Le Rêveur illimité n'est pas à percevoir comme un îlot isolé dans l'oeuvre de l'auteur, qui ne s'y départ pas complètement de ses thématiques récurrentes. Il est aisé de dresser un parallèle entre le présent roman et IGH, ou encore La Course au paradis. Dans tous ces ouvrages Ballard créé une communauté, que celle-ci soit utopique ou dystopique, qui va se couper des règles admises par la société, et redéfinir, avec un nouveau mode de fonctionnement, un nouvel ordre moral. Ballard se base à chaque fois sur des idéaux différents qu'il s'amuse à pousser jusqu'à leur plus extrêmes limites. IGH, idéal technologique de modernité, de concision : une tour où il y a tout, de l'école au supermarché, fait naître une communauté autarcique jusqu'au cannibalisme ; l'île déserte de la Course au paradis, paradis naturel, suscite l'apparition d'une communauté écolo puis d'une forme extrême de matriarcat ; quant au Rêveur illimité, paru en 1979, il reprend des idéaux des années 60-70 : création d'une communauté isolée du monde, promiscuité, absence de tabous liés à la sexualité, communion avec la nature… La différence majeure est qu'il est plus malaisé de faire entrer ce roman dans la case dystopie. Pourtant, entre les lignes, il reste possible d'y voir une critique acerbe. La facilité avec laquelle la petite communauté de Shepperton embrasse la religion de ce dieu païen au passé trouble n'est-elle pas, en filigrane, une façon pour l'auteur de critiquer l'idolâtrie et la versatilité des foules ?
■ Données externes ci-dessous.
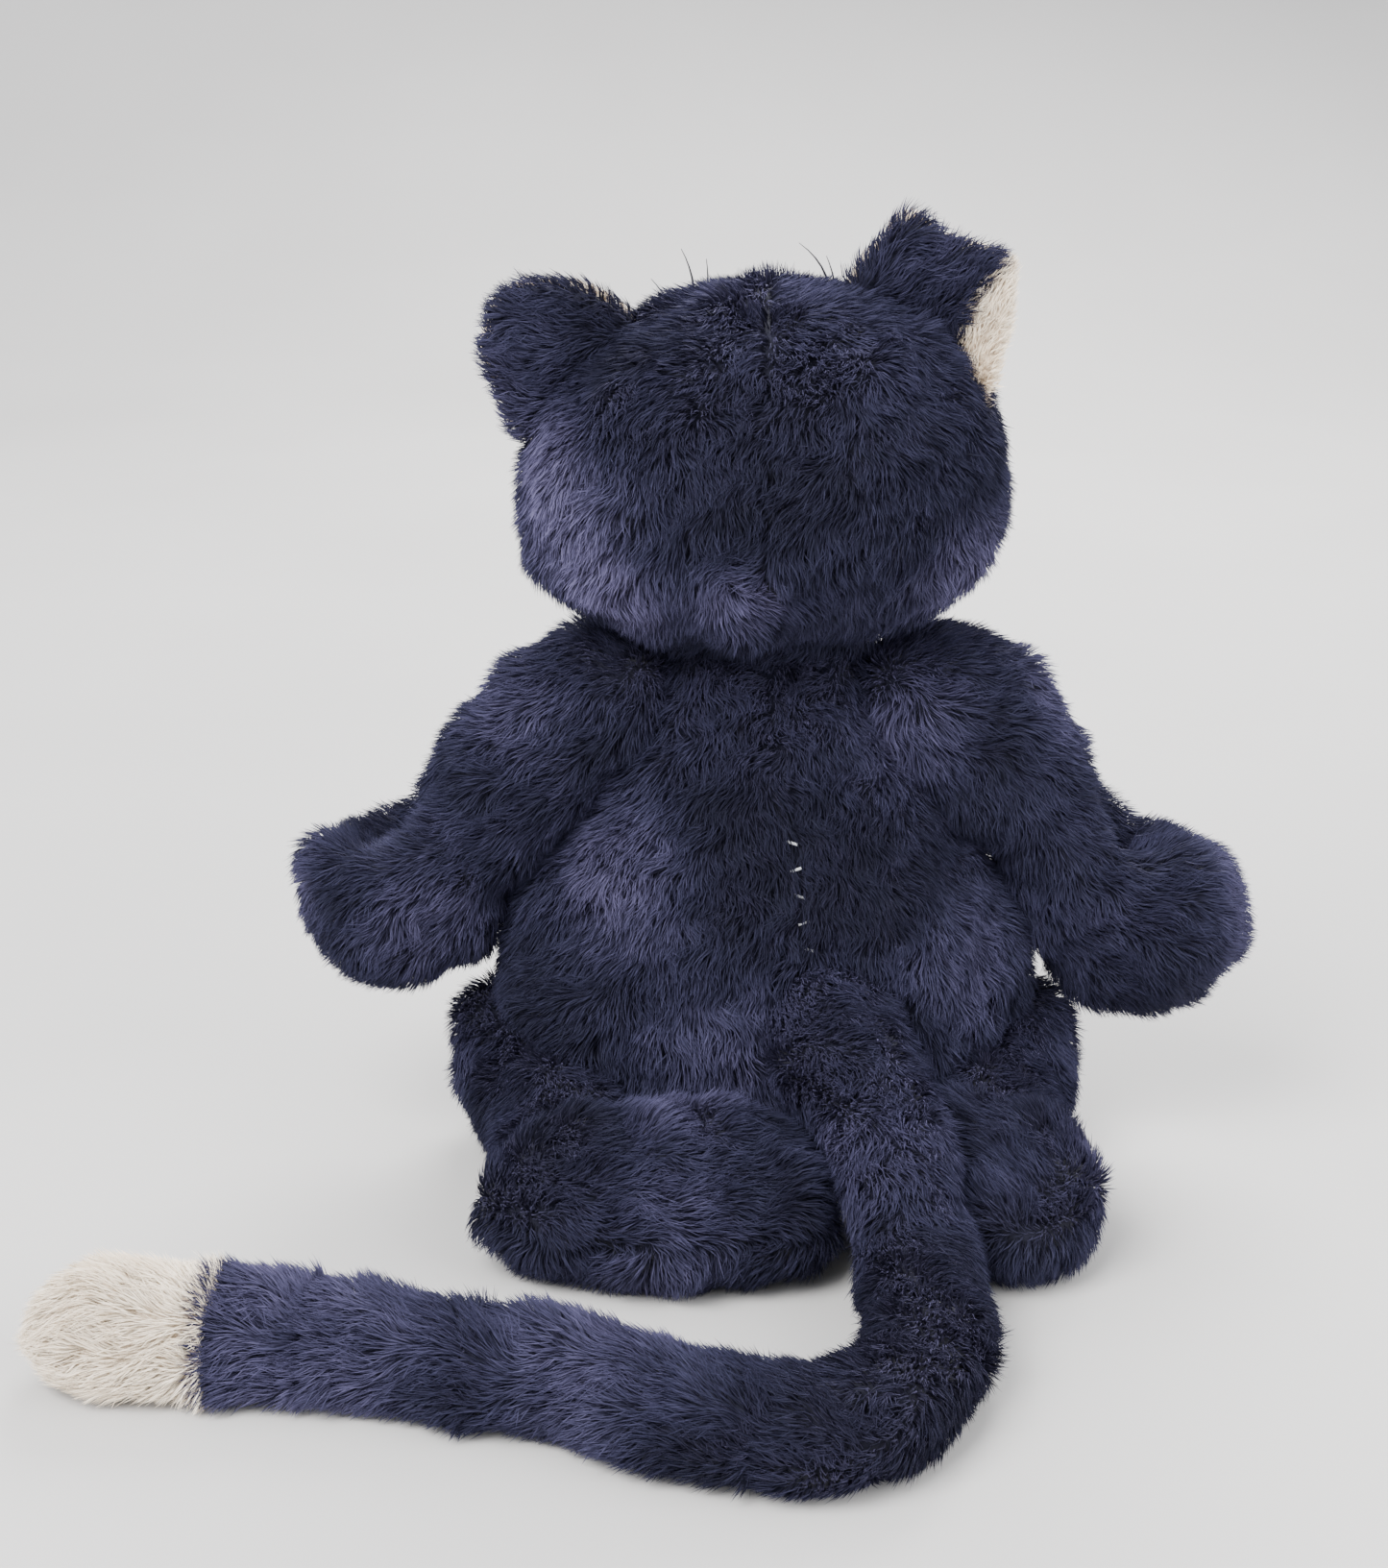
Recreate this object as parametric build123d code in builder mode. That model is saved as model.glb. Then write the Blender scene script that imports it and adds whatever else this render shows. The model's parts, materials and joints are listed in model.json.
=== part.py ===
from build123d import *
import os
from math import asin, cos, pi, radians, sin

# A stuffed plush cat sitting upright, facing -Y, on a table at Z = 0.
# The origin is the centre of the flat seat; +X is the cat's left. Millimetres.

os.makedirs("parts", exist_ok=True)

# Fabric and fit
skin = 1.6  # plush fabric's backing, and the foot of its pile
slack = 0.3  # between a cover and its filling
joint_gap = 0.6  # between a limb's round end and the hollow it turns in

# Torso: a loft of ellipses, each (height, half width); depth follows the width
torso_sections = [
    (0, 60), (12, 80), (32, 91), (55, 94), (85, 90), (115, 77), (145, 62), (172, 46), (194, 25),
]
torso_top = torso_sections[-1][0]
torso_depth = 0.65  # half depth over half width
base_height = 6  # where the seat panel is sewn to the body panels

# Pellet bag, low in the seat, and its pellets
bag_half_length, bag_half_width = 50, 30
bag_floor, bag_height = 4, 26
bag_skin = 0.8
pellet_radius = 3
pellet_pitch = 12
pellet_rows, pellet_columns, pellet_layers = 3, 6, 2

# Seam up the back, which leans towards the tail, and the stitches that close it
back_seam_top = (0, 0, 195)
back_seam_run = (-20, 0, -129)
stitch_count = 5
stitch_pitch = 9
stitch_start = 100
stitch_slant = 0.35
stitch_length, stitch_radius = 4, 0.5
stitch_standoff = 1.8  # from the back's straight run between sections to a stitch's middle

# Neck and head
neck_height, neck_radius = 212, 22
head_height = 262
head_half_width, head_half_depth = 80, 60
head_roll = 8.5  # the cat's right ear is held higher

# Face, in the head's own frame
muzzle_forward, muzzle_drop = 52, 18
muzzle_half_width, muzzle_half_height = 30, 19
eye_across, eye_up, eye_radius = 27, 8, 7
shank_radius, shank_length = 1.8, 14
washer_radius, washer_thickness = 6, 1.2
washer_depth = 8  # from the skin's outside to the washer's near face
nose_drop, nose_half_width, nose_radius = 8, 6.5, 4.6
mouth_drop = 14.5
whisker_radius, whisker_length = 0.35, 42
brow_across, brow_up, brow_length = 26, 40, 36

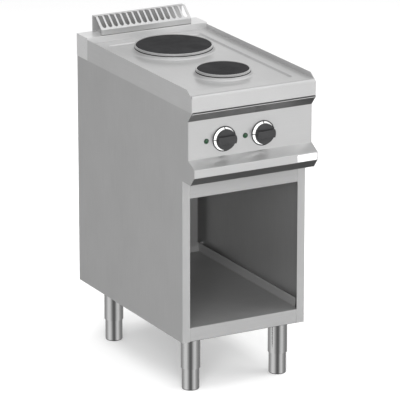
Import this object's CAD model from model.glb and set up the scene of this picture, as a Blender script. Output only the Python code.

La lecture du Rêveur illimité est une expérience étrange, une recherche permanente du second degré, de la réponse à cette question qui à chaque page nous taraude : rêve, ou réalité ? La focalisation interne et la narration à la première personne nous égarent au point qu'on finit par perdre de vue cette interrogation. On accepte, comme les personnages du roman, de nouvelles règles, et avec elles de nouveaux critères moraux. Seule compte la métamorphose du protagoniste et son récit, celui d'un idéal.